Sobre tetas na mesa
Como a expressão “pau na mesa” ficou ultrapassada
Como a expressão “pau na mesa” ficou ultrapassada
28 de junho de 2023 - 15h54
Passei muito tempo da minha carreira em agência ouvindo a expressão “pau na mesa”. Ninguém mandava e-mail com essas palavras, não tinha registro nos workspaces da época, as buscas do WhatsApp não encontravam, mas era o tempo todo. “Pau na mesa”. De homens, de mulheres, de quem quer que seja. Às vezes era até sobre alguma fala feminina, mas em geral era sobre a ação de um homem mesmo. Branco. Hétero. Chefe, mas não necessariamente. E a ação em si, na maioria das vezes, não era nada demais.
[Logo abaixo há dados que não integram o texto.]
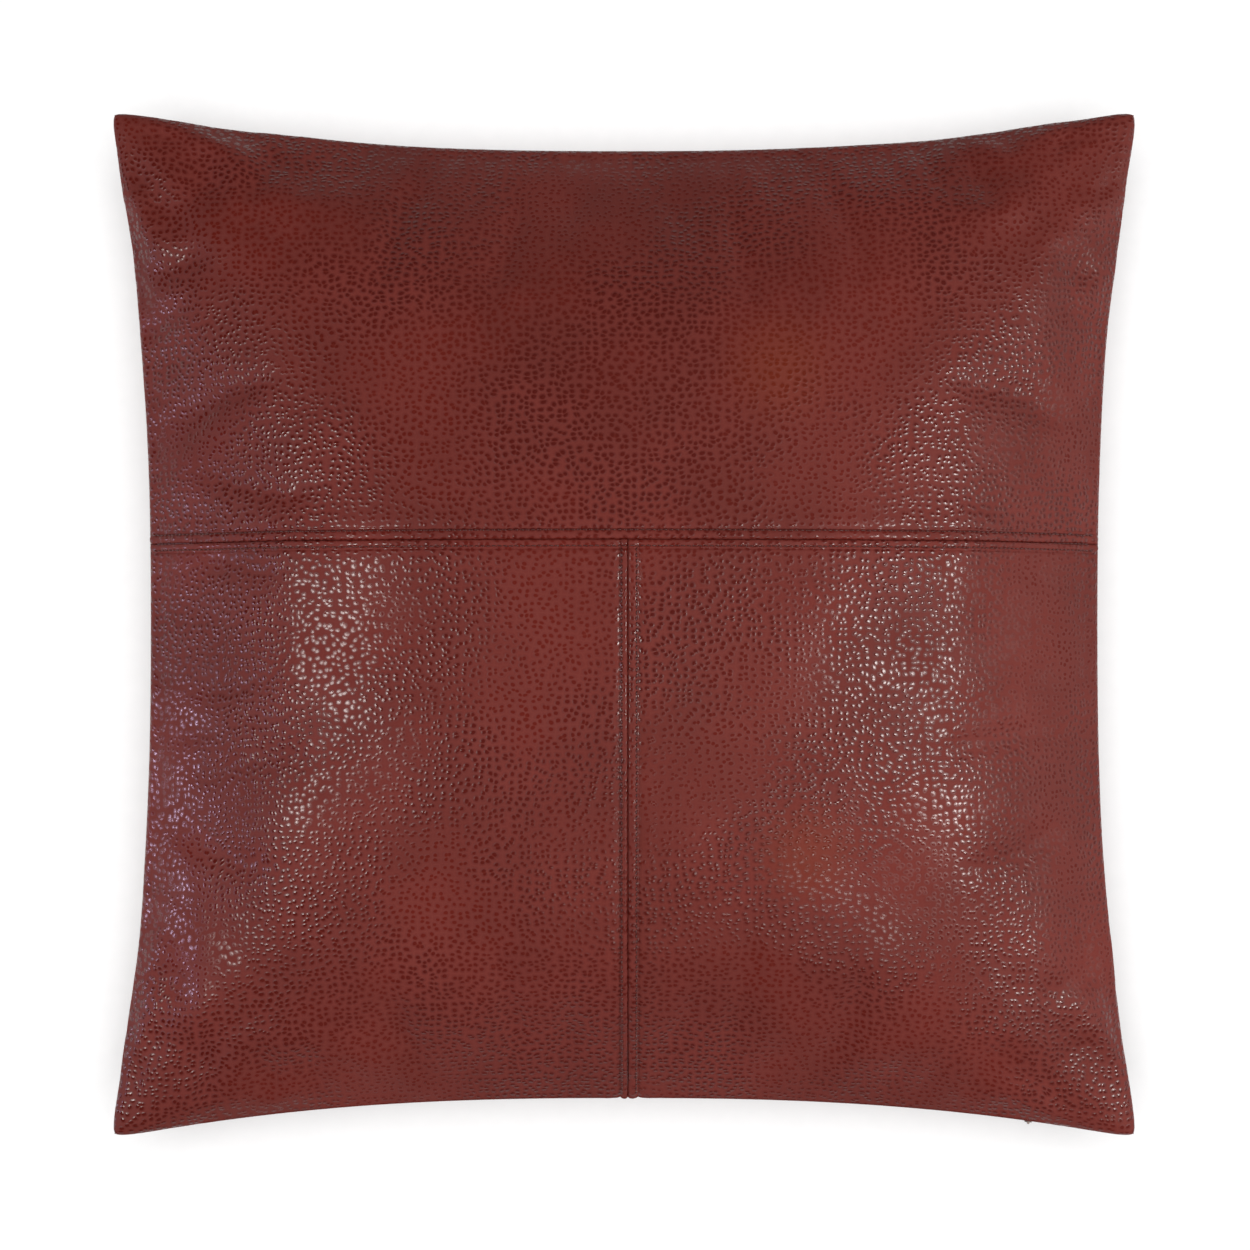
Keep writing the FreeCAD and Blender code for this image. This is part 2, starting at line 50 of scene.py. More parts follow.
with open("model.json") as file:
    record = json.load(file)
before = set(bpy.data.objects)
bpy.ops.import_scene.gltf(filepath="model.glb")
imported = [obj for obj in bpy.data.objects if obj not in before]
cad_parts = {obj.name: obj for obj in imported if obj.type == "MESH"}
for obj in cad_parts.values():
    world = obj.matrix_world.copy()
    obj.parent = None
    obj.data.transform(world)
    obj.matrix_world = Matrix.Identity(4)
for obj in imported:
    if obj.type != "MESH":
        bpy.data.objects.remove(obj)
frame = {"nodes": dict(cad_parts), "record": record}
cad_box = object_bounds()
nodes = frame["nodes"]
MM = 0.001


def middle(node):
    """Centre of a CAD node's box."""
    low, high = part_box(node)
    return (low + high) / 2


# ---- Sizes ----

HALF_SPAN = (cad_box[1].x - cad_box[0].x) / 2
SEAM_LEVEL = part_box("front_upper_panel")[0].z
FRONT_RISE = cad_box[1].z - SEAM_LEVEL
BACK_RISE = FRONT_RISE + 5 * MM
CROSS_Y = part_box("front_upper_panel")[0].y
CENTRE_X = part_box("front_lower_left_panel")[1].x
ROW_ABOVE = middle("cross_seam_topstitch_upper").y - CROSS_Y
ROW_BELOW = CROSS_Y - middle("cross_seam_topstitch_lower").y
ROW_LEFT = CENTRE_X - middle("centre_seam_topstitch_left").x
ROW_RIGHT = middle("centre_seam_topstitch_right").x - CENTRE_X
ZIP_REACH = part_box("zip_tape_front")[1].x

EDGE_INSET = 21.8 * MM  # how far the filling draws the middle of each edge in
INSET_POWER = 2.45
CROWN_POWER = 0.7
EDGE_SOFTNESS = 0.01
TIP_PULL = 3.6 * MM  # rounds the tips
TIP_GAIN = 0.724 * TIP_PULL  # makes up the span that the rounding takes

LEATHER = 1.2 * MM
LIP_RADIUS = 1.3 * MM
WALL = 2 * MM  # depth of the folded leather at a seam
PUFF = 0.55 * MM  # height of the fold between a seam and its stitches
ROW_DENT = 0.6 * MM
ROW_DENT_WIDTH = 1.1 * MM
ALLOWANCE = 12 * MM
ALLOWANCE_RIDGE = 0.15 * MM
ALLOWANCE_SOFTNESS = 2.5 * MM
ROW_PUCKER = 0.14 * MM
ROW_PUCKER_REACH = 7 * MM
PITCH = 3.2 * MM
STITCH = 2.75 * MM
THREAD = 0.36 * MM
THREAD_SLANT = 0.22 * MM
ROW_MARGIN = 5 * MM
SLOT_OPENING = 2.8 * MM  # each lip stands clear of the slider by this along the zip
SLOT_REACH = 6 * MM
SHUT_GAP = 0.03 * MM  # keeps the lips of the closing seam apart
ZIP_STIFFNESS = 14 * MM  # the zip keeps folds this far from its edge
ZIP_END = 8 * MM  # the lips come together over this length at each end of the zip
ZIP_CALM = 0.9  # share of the puckers and the bulge that the zip takes away
EDGE_PUCKER = 0.3 * MM
EDGE_PUCKER_REACH = 14 * MM
EDGE_BULGE = 0.75 * MM
EDGE_BULGE_AT = 3 * MM
FLOOR_BLEND = 3 * MM
SEAM_LIFT = 1.6 * MM  # the layers under the cross seam raise it
SEAM_LIFT_REACH = 24 * MM
LOOSE_WAVE = 0.55 * MM
CORNER_FOLD = 0.7 * MM
CORNER_FOLD_AT = 85 * MM  # distance of the corner folds from their tip
CORNER_FOLD_REACH = 50 * MM
TIP_FOLD_WIDTH = 12 * MM
FOLD_SPREAD = 0.28  # how fast the folds widen away from their tip


# ---- The cover's surface ----


def half_width(share):
    """Half the cover's width at this share of its length."""
    draw = (EDGE_INSET + TIP_GAIN) * (1 - np.abs(share) ** INSET_POWER)
    return HALF_SPAN + TIP_GAIN - draw


def crown(u, v):
    """Height share over the cover, from 1 at its middle to 0 at its edges."""
    across = np.maximum(1 - u * u, 1e-9)
    along = np.maximum(1 - v * v, 1e-9)
    room = 1 / (1 / across + 1 / along - 1)
    low = EDGE_SOFTNESS**CROWN_POWER
    return ((room + EDGE_SOFTNESS) ** CROWN_POWER - low) / ((1 + EDGE_SOFTNESS) ** CROWN_POWER - low)


def crowned(u, v, side):
    """The plain crowned surface with rounded tips. Side is 1 for the face and -1 for the back."""
    near_tip = HALF_SPAN * (2 - np.abs(u) - np.abs(v))
    pull = TIP_PULL * np.exp(-near_tip / (2 * TIP_PULL))
    x = u * half_width(v) - np.sign(u) * pull
    y = v * half_width(u) - np.sign(v) * pull
    rise = FRONT_RISE if side > 0 else -BACK_RISE
    return np.stack([x, y, SEAM_LEVEL + rise * crown(u, v)], axis=-1)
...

Aquilo me incomodava um pouco no início, mas logo incorporei a expressão. Me sentia descolada usando, sei lá porquê. E olha que tive o grande privilégio de ter muitas chefes mulheres, embora elas sempre tivessem chefes homens. Elas também usavam, eu usava, os clientes usavam, o mercado todo usava. Um dia, no entanto, esse cenário mudou.
Nunca vou me esquecer daquilo, porque me fez pensar como palavras podem mudar o jogo mesmo. Estava em uma agência grande, no ápice de uma campanha bem-sucedida sobre meninas fortes. O zeitgeist estava começando a mudar, mas ainda eram ousados os que falavam sobre feminismo nas empresas com todas as letras. Eu estava em uma sala de reunião, tranquila, e uma diretora falou algo como “e aí eu coloquei minhas tetas na mesa e…”. Parei de prestar atenção em qualquer outra coisa da reunião por alguns minutos.
Tetas. Na. Mesa. Era genial. Ela não falou em tom de piada, mas da mesma maneira como se falava “pau na mesa”. As reações na reunião foram naturais, como se nada tivesse acontecido. Mesmo que desse pra sentir que alguns pudessem estar julgando a fala, aquilo era uma virada de chave do mercado se abrindo na minha frente. Como eu não havia pensado nisso? Como eu sequer havia pensado de verdade sobre o que estava por trás daquele “pau na mesa” usado por anos?
Desde então, incorporei a expressão. Quem me conhece, sabe. Aqui em Brasília, confesso que alguns ainda acham estranho, mas sigo na luta, porque linguagem é pensamento, pensamento transforma a cultura, e a cultura salva vidas. E aqui não estou falando de museu, mas da nossa vida inteira. De conhecimento, crenças, arte, moral, lei, costumes, hábitos, capacidades. Caramba. É tudo. As palavras mudam tudo, porque é com elas que a gente pensa, e é o pensamento que nos leva às nossas ações. Das mais corriqueiras às nossas queridas ações de comunicação desse mercado pequeno e potencialmente grandioso que é o nosso.
Eu antes diria que precisamos de um mundo pacífico, que pau e teta na mesa são coisas péssimas de serem ditas, porque um é o contrário sexista do outro e seguiremos binaristas e muito anos 1990 enquanto usarmos as duas expressões. Mas, a realidade hoje, para mim, é: enquanto houver pau na mesa, tem que ter muita, mas muita teta na mesa.